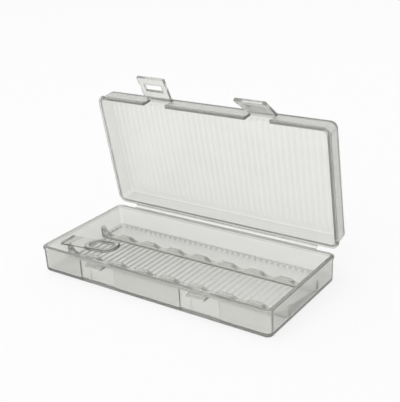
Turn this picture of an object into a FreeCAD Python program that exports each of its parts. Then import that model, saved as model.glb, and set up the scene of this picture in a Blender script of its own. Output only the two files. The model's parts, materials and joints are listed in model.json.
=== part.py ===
import FreeCAD, Part
import math
import os

# Hinged-lid pocket case for eight AA cells, moulded in clear polypropylene.
# Millimetres. Origin at the middle of the tray's underside, +X along the case,
# -Y towards the latches, +Y towards the hinge, +Z up. The lid and the latches
# are drawn shut and are then turned to the open pose they are modelled in.

Vec = FreeCAD.Vector
X_AXIS = Vec(1, 0, 0)
OPENING_AXIS = Vec(-1, 0, 0)
LIFTING_AXIS = Vec(0, -1, 0)
TOLERANCE = 1e-4
OVERCUT = 2.0

# ---- the cells that the case is made round
CELL_D = 14.5
CELL_LENGTH = 50.5
CELL_COUNT = 8
CELL_GAP = 0.05
CELL_END_ROOM = 1.15
CELL_SEAT_ROOM = 0.15
CELL_TOP_ROOM = 2.55

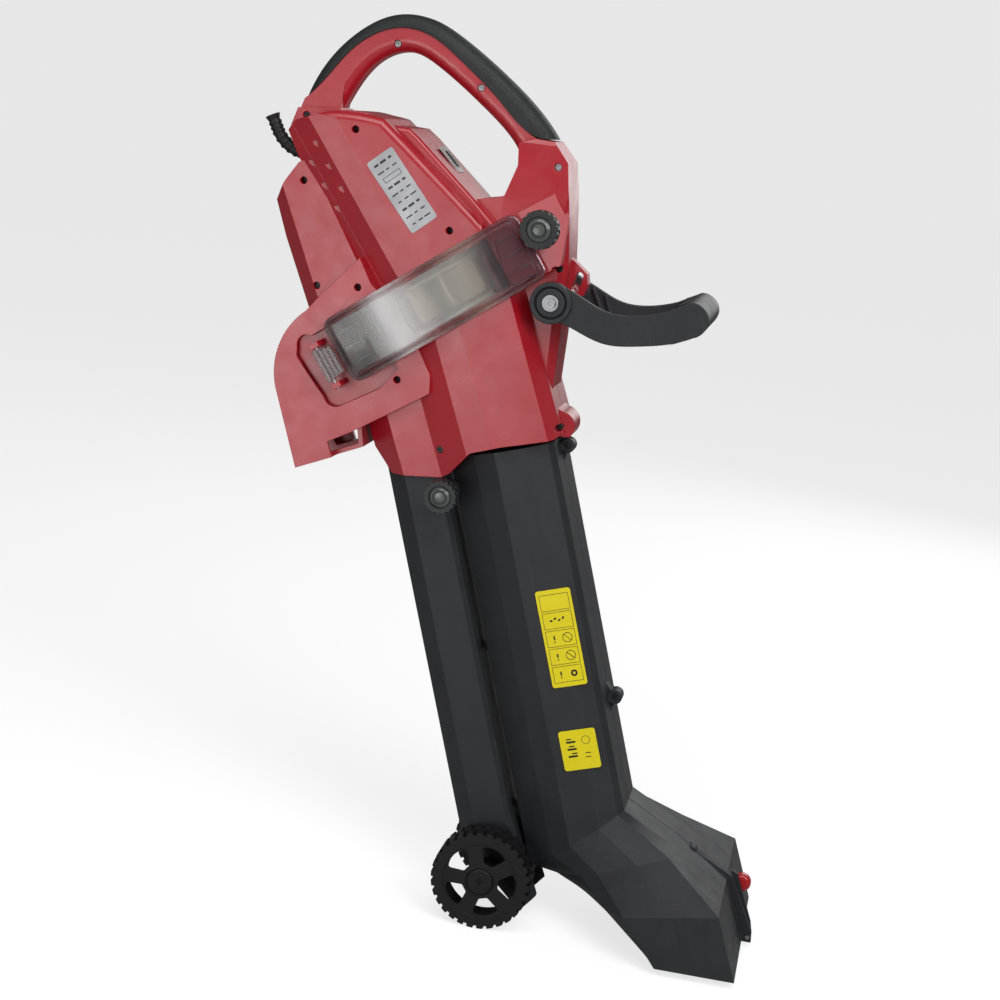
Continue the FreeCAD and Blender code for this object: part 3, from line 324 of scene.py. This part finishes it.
..............................
### Task goal
Write the whole listing out again. Keep every line exactly as it is.

### Result below
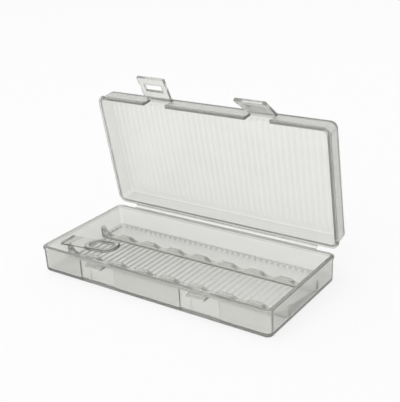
Turn this picture of an object into a FreeCAD Python program that exports each of its parts. Then import that model, saved as model.glb, and set up the scene of this picture in a Blender script of its own. Output only the two files. The model's parts, materials and joints are listed in model.json.
=== part.py ===
import FreeCAD, Part
import math
import os

# Hinged-lid pocket case for eight AA cells, moulded in clear polypropylene.
# Millimetres. Origin at the middle of the tray's underside, +X along the case,
# -Y towards the latches, +Y towards the hinge, +Z up. The lid and the latches
# are drawn shut and are then turned to the open pose they are modelled in.

Vec = FreeCAD.Vector
X_AXIS = Vec(1, 0, 0)
OPENING_AXIS = Vec(-1, 0, 0)
LIFTING_AXIS = Vec(0, -1, 0)
TOLERANCE = 1e-4
OVERCUT = 2.0

# ---- the cells that the case is made round
CELL_D = 14.5
CELL_LENGTH = 50.5
CELL_COUNT = 8
CELL_GAP = 0.05
CELL_END_ROOM = 1.15
CELL_SEAT_ROOM = 0.15
CELL_TOP_ROOM = 2.55

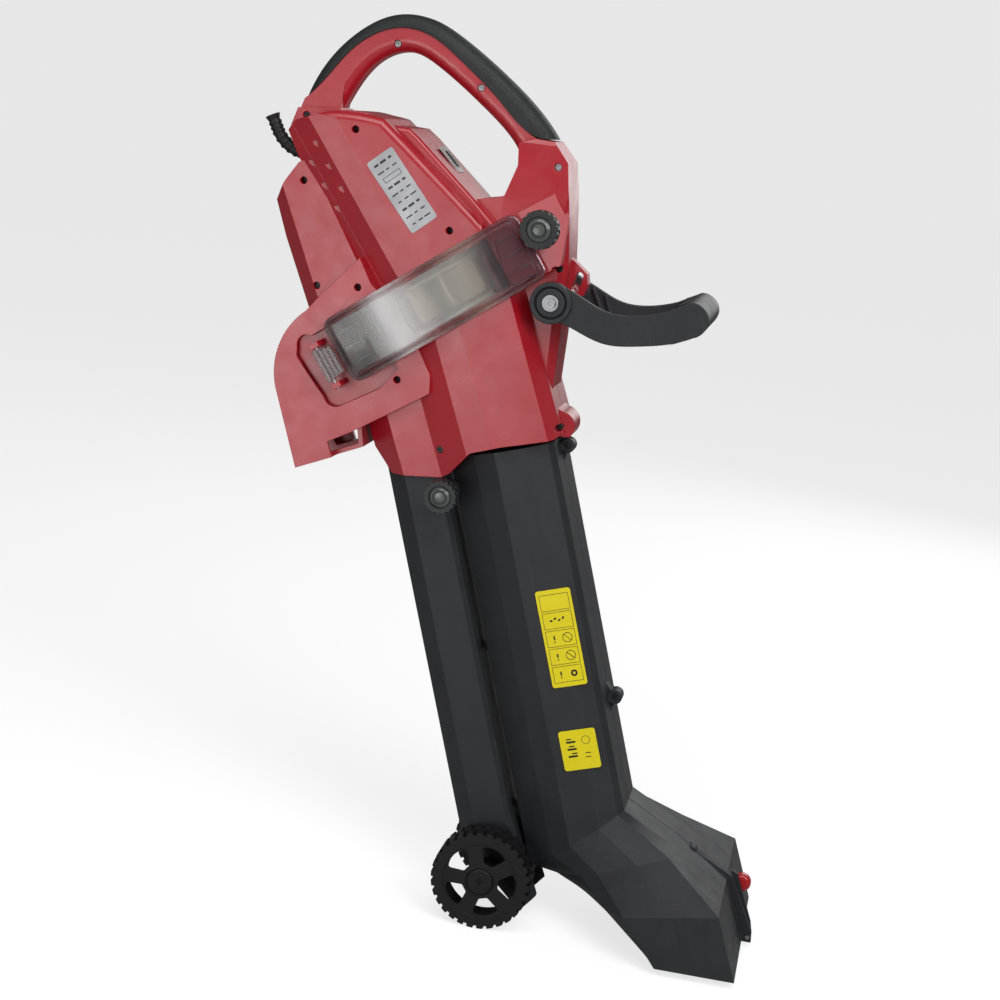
Continue the FreeCAD and Blender code for this object: part 3, from line 324 of scene.py. This part finishes it.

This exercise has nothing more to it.